***** Given information *****
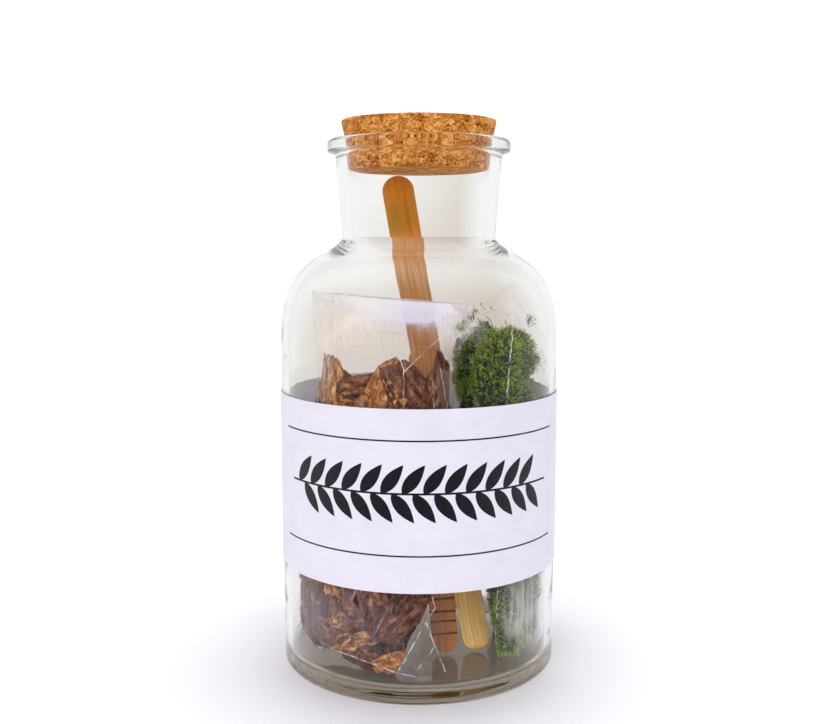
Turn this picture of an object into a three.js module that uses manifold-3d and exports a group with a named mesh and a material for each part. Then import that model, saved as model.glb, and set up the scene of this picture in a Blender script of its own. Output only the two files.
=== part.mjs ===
// A terrarium kit in a corked glass jar: a clear bag of bark chips, a clear bag of moss and two flat
// wooden sticks stand in the jar, and a paper label is wrapped round it.
// Millimetres, +Z up. The origin is the centre of the ring that the jar stands on, and the label's
// front faces -Y.
import * as THREE from "three";
import { mergeVertices } from "three/addons/utils/BufferGeometryUtils.js";
import Module from "manifold-3d";

const wasm = await Module();
wasm.setup();

// ---- Driving dimensions -------------------------------------------------------------------------

const CLEARANCE = 0.3; // between pieces that rest on each other

// Jar
const JAR_SIDES = 36;
const BODY_RADIUS = 51;
const WALL = 2.4;
const FLOOR_TOP = 5; // inside of the jar's bottom
const PUSH_UP = 1.6; // rise of the underside within the resting ring
const REST_RING_INNER = 41;
const REST_RING_OUTER = 48.4;
const HEEL_INSIDE = 4; // radius of the inside corner round the floor
const SHOULDER_START = 120; // height where the straight wall ends
const NECK_BOTTOM = 158.5;
const NECK_BOTTOM_RADIUS = 28.2;
const NECK_TOP_RADIUS = 30.5;
const LIP_BOTTOM = 188.7;
const LIP_TOP = 193.5;
const LIP_RADIUS = 33.4;
const LIP_EDGE = 1.8; // rounding of the lip's upper edge
const BORE_BOTTOM = 157.5;
const BORE_BOTTOM_RADIUS = 24.7;
const BORE_AT_CORK_RADIUS = 26.15; // level with the cork's lower end
const BORE_MOUTH_RADIUS = 27.1;
const BORE_MOUTH = 192.1; // height where the bore opens into the lip
const MOUTH_EDGE = 1.25; // rounding of the mouth

// Cork
const CORK_BOTTOM = 182.6;
const CORK_TOP = 200.3;
const CORK_BOTTOM_RADIUS = 25.8;
const CORK_MOUTH_RADIUS = 26.87; // where it leaves the lip
const CORK_TOP_RADIUS = 28.23;
const CORK_EDGE = 0.5; // worn chamfer

// Label
const LABEL_BOTTOM = 40;
const LABEL_TOP = 102.4;
const LABEL_GAP = 0.1;
const LABEL_THICKNESS = 0.3;

// Sticks: the foot is the middle of the lower end, the head the middle of the upper end
const STICK_THICKNESS = 2;
const LONG_STICK = {
  foot: new THREE.Vector3(22, -13, 5.6),
  head: new THREE.Vector3(-9, 14, 181.6),
  footWidth: 9.8,
  headWidth: 12.4,
};
const SHORT_STICK = {
  foot: new THREE.Vector3(10, -15.5, 5.6),
  head: new THREE.Vector3(1, -3, 118.6),
  footWidth: 9.6,
  headWidth: 10.4,
};

// Bags
const FILM = 0.8; // the clear film, thicker than life
const BAG_SIDES = 24;
const BARK_BAG_TOP = 137.3;
const BARK_BAG_CORNER = new THREE.Vector2(9, -33); // the corner that the bag stands on
const BARK_BELLY_START = 30; // below it the bark bag narrows to its corner
const BARK_LEAN_START = 40; // above it the bark bag leans away from the jar's left wall
const BARK_MOUTH_START = 112; // above it the bark bag widens and flattens to its mouth
const BARK_MOUTH_TILT = 0.07; // rise of the mouth for each millimetre to the left
const BARK_SEAM_SLOPE = 0.13; // rise of the bottom seam for each millimetre away from the corner
const MOSS_BAG_TOP = 142.6;
const MOSS_PEAK = new THREE.Vector2(34.2, -16); // the raised upper corner of the moss bag
const MOSS_PEAK_START = 122; // above it the moss bag closes to its peak
const MOSS_PEAK_RISE = 20;

// Bark
const BARK_CORE_TOP = 100;
const BARK_CORE_INSET = 6; // from the film to the core that the chips stand out of
const CHIP_ROWS = 6; // round the pile, from its foot to its top
const CHIPS_IN_ROW = 8;
const CHIPS_ON_TOP = 11;
const CHIP_LENGTH = [16, 30];
const CHIP_WIDTH = [9, 14];
const CHIP_DEPTH = [5, 8];
const CHIP_RAGGED = 0.13; // how far its corners stray, as a share of its size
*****
Please output the complete data exactly.

▸ The answer
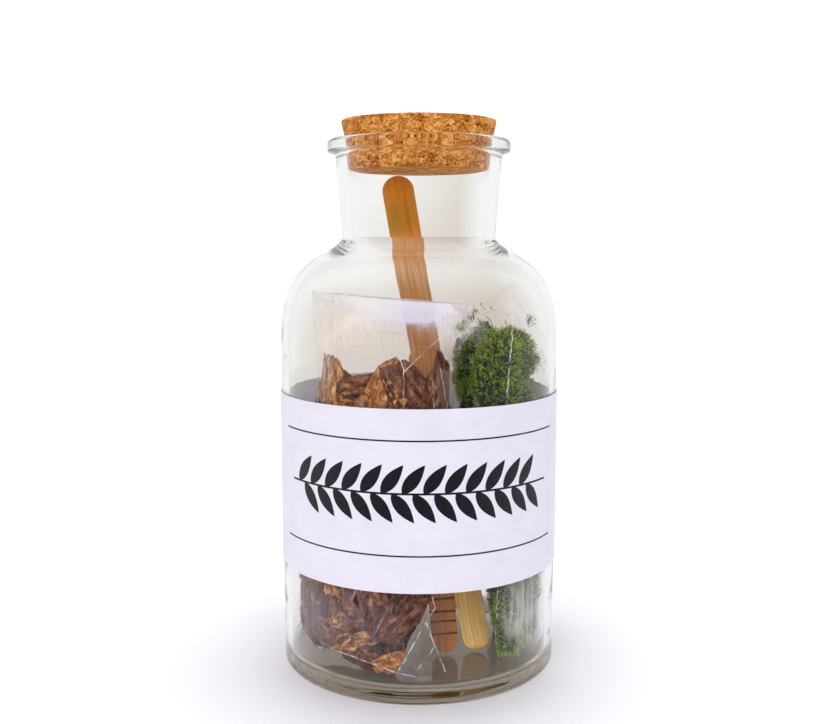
Turn this picture of an object into a three.js module that uses manifold-3d and exports a group with a named mesh and a material for each part. Then import that model, saved as model.glb, and set up the scene of this picture in a Blender script of its own. Output only the two files.
=== part.mjs ===
// A terrarium kit in a corked glass jar: a clear bag of bark chips, a clear bag of moss and two flat
// wooden sticks stand in the jar, and a paper label is wrapped round it.
// Millimetres, +Z up. The origin is the centre of the ring that the jar stands on, and the label's
// front faces -Y.
import * as THREE from "three";
import { mergeVertices } from "three/addons/utils/BufferGeometryUtils.js";
import Module from "manifold-3d";

const wasm = await Module();
wasm.setup();

// ---- Driving dimensions -------------------------------------------------------------------------

const CLEARANCE = 0.3; // between pieces that rest on each other

// Jar
const JAR_SIDES = 36;
const BODY_RADIUS = 51;
const WALL = 2.4;
const FLOOR_TOP = 5; // inside of the jar's bottom
const PUSH_UP = 1.6; // rise of the underside within the resting ring
const REST_RING_INNER = 41;
const REST_RING_OUTER = 48.4;
const HEEL_INSIDE = 4; // radius of the inside corner round the floor
const SHOULDER_START = 120; // height where the straight wall ends
const NECK_BOTTOM = 158.5;
const NECK_BOTTOM_RADIUS = 28.2;
const NECK_TOP_RADIUS = 30.5;
const LIP_BOTTOM = 188.7;
const LIP_TOP = 193.5;
const LIP_RADIUS = 33.4;
const LIP_EDGE = 1.8; // rounding of the lip's upper edge
const BORE_BOTTOM = 157.5;
const BORE_BOTTOM_RADIUS = 24.7;
const BORE_AT_CORK_RADIUS = 26.15; // level with the cork's lower end
const BORE_MOUTH_RADIUS = 27.1;
const BORE_MOUTH = 192.1; // height where the bore opens into the lip
const MOUTH_EDGE = 1.25; // rounding of the mouth

// Cork
const CORK_BOTTOM = 182.6;
const CORK_TOP = 200.3;
const CORK_BOTTOM_RADIUS = 25.8;
const CORK_MOUTH_RADIUS = 26.87; // where it leaves the lip
const CORK_TOP_RADIUS = 28.23;
const CORK_EDGE = 0.5; // worn chamfer

// Label
const LABEL_BOTTOM = 40;
const LABEL_TOP = 102.4;
const LABEL_GAP = 0.1;
const LABEL_THICKNESS = 0.3;

// Sticks: the foot is the middle of the lower end, the head the middle of the upper end
const STICK_THICKNESS = 2;
const LONG_STICK = {
  foot: new THREE.Vector3(22, -13, 5.6),
  head: new THREE.Vector3(-9, 14, 181.6),
  footWidth: 9.8,
  headWidth: 12.4,
};
const SHORT_STICK = {
  foot: new THREE.Vector3(10, -15.5, 5.6),
  head: new THREE.Vector3(1, -3, 118.6),
  footWidth: 9.6,
  headWidth: 10.4,
};

// Bags
const FILM = 0.8; // the clear film, thicker than life
const BAG_SIDES = 24;
const BARK_BAG_TOP = 137.3;
const BARK_BAG_CORNER = new THREE.Vector2(9, -33); // the corner that the bag stands on
const BARK_BELLY_START = 30; // below it the bark bag narrows to its corner
const BARK_LEAN_START = 40; // above it the bark bag leans away from the jar's left wall
const BARK_MOUTH_START = 112; // above it the bark bag widens and flattens to its mouth
const BARK_MOUTH_TILT = 0.07; // rise of the mouth for each millimetre to the left
const BARK_SEAM_SLOPE = 0.13; // rise of the bottom seam for each millimetre away from the corner
const MOSS_BAG_TOP = 142.6;
const MOSS_PEAK = new THREE.Vector2(34.2, -16); // the raised upper corner of the moss bag
const MOSS_PEAK_START = 122; // above it the moss bag closes to its peak
const MOSS_PEAK_RISE = 20;

// Bark
const BARK_CORE_TOP = 100;
const BARK_CORE_INSET = 6; // from the film to the core that the chips stand out of
const CHIP_ROWS = 6; // round the pile, from its foot to its top
const CHIPS_IN_ROW = 8;
const CHIPS_ON_TOP = 11;
const CHIP_LENGTH = [16, 30];
const CHIP_WIDTH = [9, 14];
const CHIP_DEPTH = [5, 8];
const CHIP_RAGGED = 0.13; // how far its corners stray, as a share of its size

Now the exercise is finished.